What most people w/ calculus backgrounds seem to be saying is that the IDEA of calculus is important and they are happy they understand the concepts. I would suggest that anyone with interest in how the physical world works should watch an intro to calculus lecture. No need to memorize how you integrate such and such with whatever rule or even write down equations.

Statistics is probably one of the most important areas of math ever. I mean in reality, all anyone is doing is estimating real life behavior of a system with equations. Then you test the system as many times as you can in order to modify those equations to reflect reality (statistics). OTH, as an engineering student I never took stats. Stats is complicated! Way more complicated than calculus IMO (at least for me).

Anyway, I think people should literally know how to solve for an unknown or set of unknowns (algebra). I don't think people should literally know how to integrate or derive equations, but it would be cool if more people knew the concepts behind calculus.

I'll check it out. I like nerdy stuff.

I guess I would argue most people on here who went down the calculus rabbit hole in college probably can't actually do a lot of calculus anymore. Integrate 1 / (sqrt(x^2 + 3*x)) if you think you remember how to do calculus (no Googling!).

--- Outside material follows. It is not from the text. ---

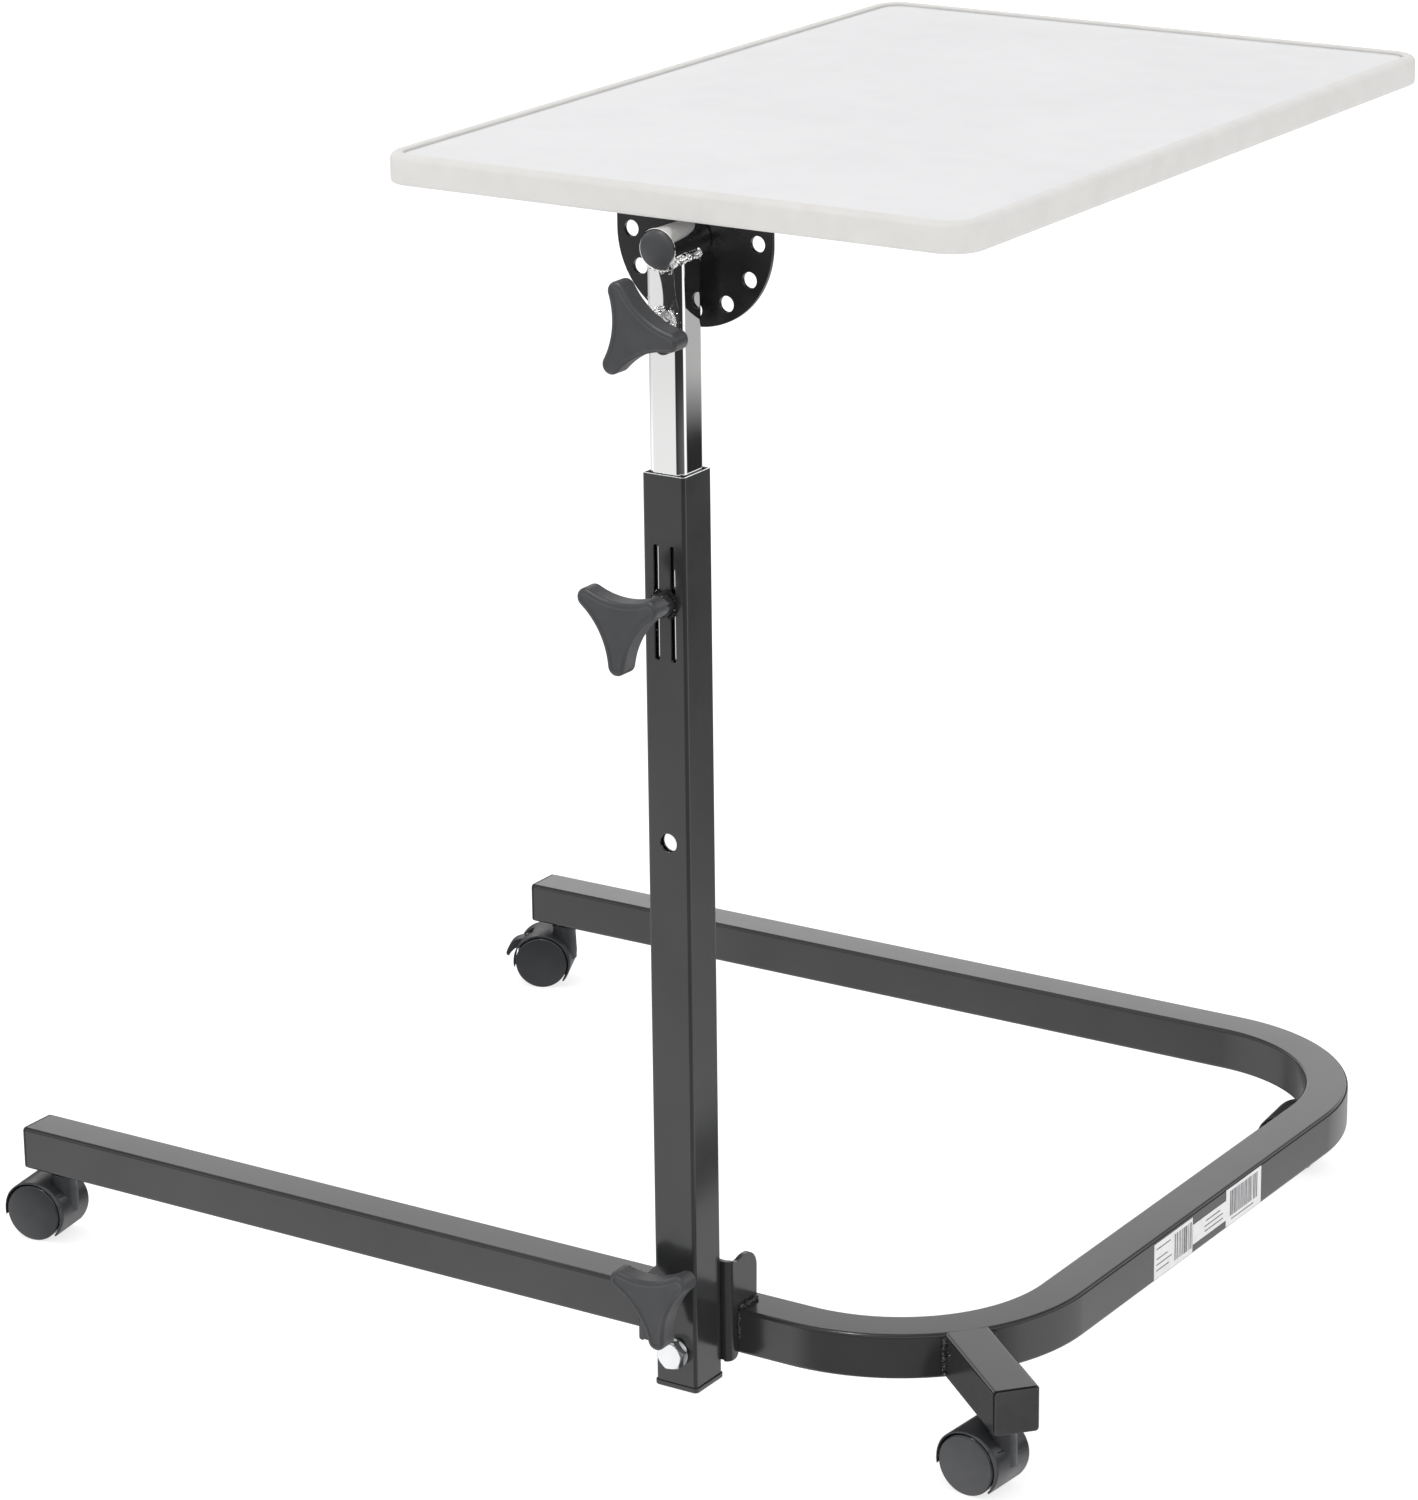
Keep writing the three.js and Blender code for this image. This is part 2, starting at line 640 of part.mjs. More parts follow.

Most of calculus is made up of rules of how to integrate this or that.. very specific and who cares?


I couldn't recall most integration techniques by the time I left graduate school in physics for "the real world." Doesn't really matter, back in that day you had your CRC handbook, and several calculus texts at your desk, and if you did manage to write down a Hamiltonian for something you thought might have an analytical solution, you went to those for help. Nowadays, you just type the equation into wolframalpha or any of half a dozen other good solvers, and voila, you're on your way. The important thing is that you know why you need that equation, and what it, and the solution, mean. Purists think that's a cheat, but that makes everything in life a cheat. As A.N. Whitehead said: Civilization advances by extending the number of important operations which we can perform without thinking about them. Operations of thought are like cavalry charges in a battle — they are strictly limited in number, they require fresh horses, and must only be made at decisive moments.

In the mid-70s, an engineer/physicist coworker of mine saw the way the wind was blowing wrt to computers, and had his high-school freshman son sign up for typing class instead of shop class.
He ended up in a six-month battle with the local school board over it. "What, you want your kid to be a secretary?!?"
(Oddly enough, they would let boys substitute home-ec for shop, but not typing.)

Knowing now how much code I would sling over the course of my career, I certainly wish that had been an option when I started HS.I know this was from a few weeks ago, but hey- I'm a mechanical engineer who uses calculus in his work :) Now you can say you've met one! Around here, not everyone uses it in the "write calculus on paper" way, but most of us have used it in the "I understand how the math works for this problem" way. It's certainly industry specific.
I think I agree with what you said, but I'm not sure what that quote from me has to do with it.

I agree 100%

Haha, I enjoy math nerding out. I enjoy opening my math book and doing problem sets from time to time. It's just a brain teaser at this point with no applicable value. People do this with Soduku and NY Times crosswords. I don't think math sets are much different. I'm never going to be working on a piece of furniture and think to myself, how can I find the radius vs time if the area is growing at XYZ rate?? : ) But I COULD. Lol.